While the MOU requires that the terminating party provide the opportunity for a meeting within 30 days of issuing a termination notice, the foundation alleges the university failed to make a good faith effort to provide such a meeting.
On Feb. 2, an attorney for the foundation sent the university a 15-page response to the termination notice in which he denied the organization had breached the MOU and made a series of requests, including 1) that the university board hold a “valid legal vote” to terminate the MOU; 2) that the university return to the foundation the custody and control of its confidential and proprietary donor data; and 3) that the university audit all donor deposit transactions from the time it removed the foundation’s bank account from its online giving platform.

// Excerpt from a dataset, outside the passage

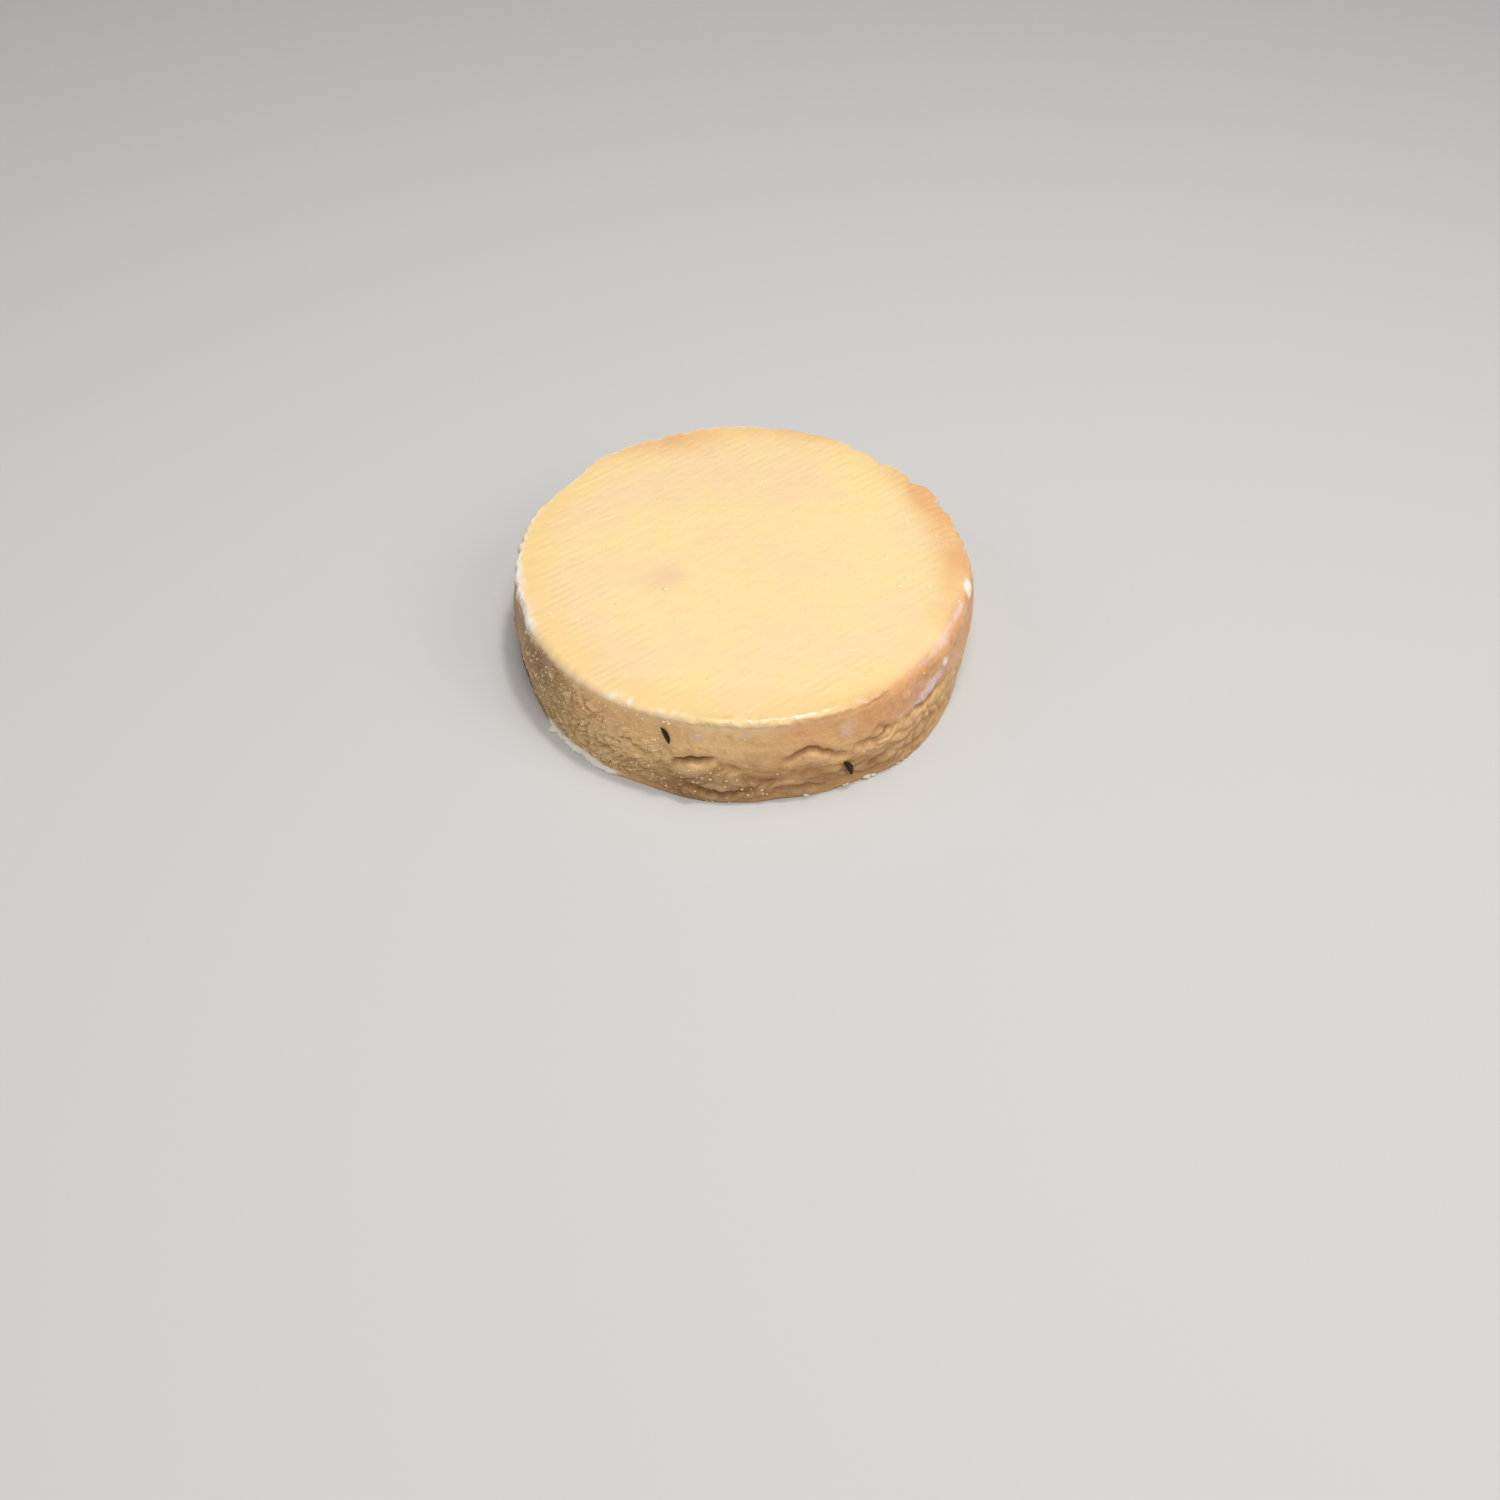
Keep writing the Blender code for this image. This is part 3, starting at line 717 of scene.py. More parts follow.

Failure to do so, the letter warned, would give the organization no choice but to pursue legal action.
“The Foundation does not seek to sever its relationship with the University,” its attorney Ed White wrote. “It seeks only respect for its independent legal status, protection of donor intent, and compliance with the governing law; including its tax-exemption standards.”
The university did not comply with any of the foundation’s demands, and on April 23, sent the nonprofit a cease and desist letter rejecting the demands and accusing the foundation of ignoring the university’s clear directions, refusing to adhere to the MOU’s framework for fundraising and failing to provide it an accounting of expenditures related to past annual galas.
The letter directs the foundation to discontinue its use of the university’s name, seal and logos; to stop requesting donor information from the university and cease solicitation on behalf of the university; and to provide the university an accounting of its donor funds and send those funds to the university or a designee.
The foundation filed suit against the university less than two weeks later.
“The Foundation is not the Defendants’ piggy bank,“ its lawyers wrote in their complaint, which seeks an injunction to prevent termination of the MOU, the return of donor data and the restitution of all foundation funds improperly diverted by the university.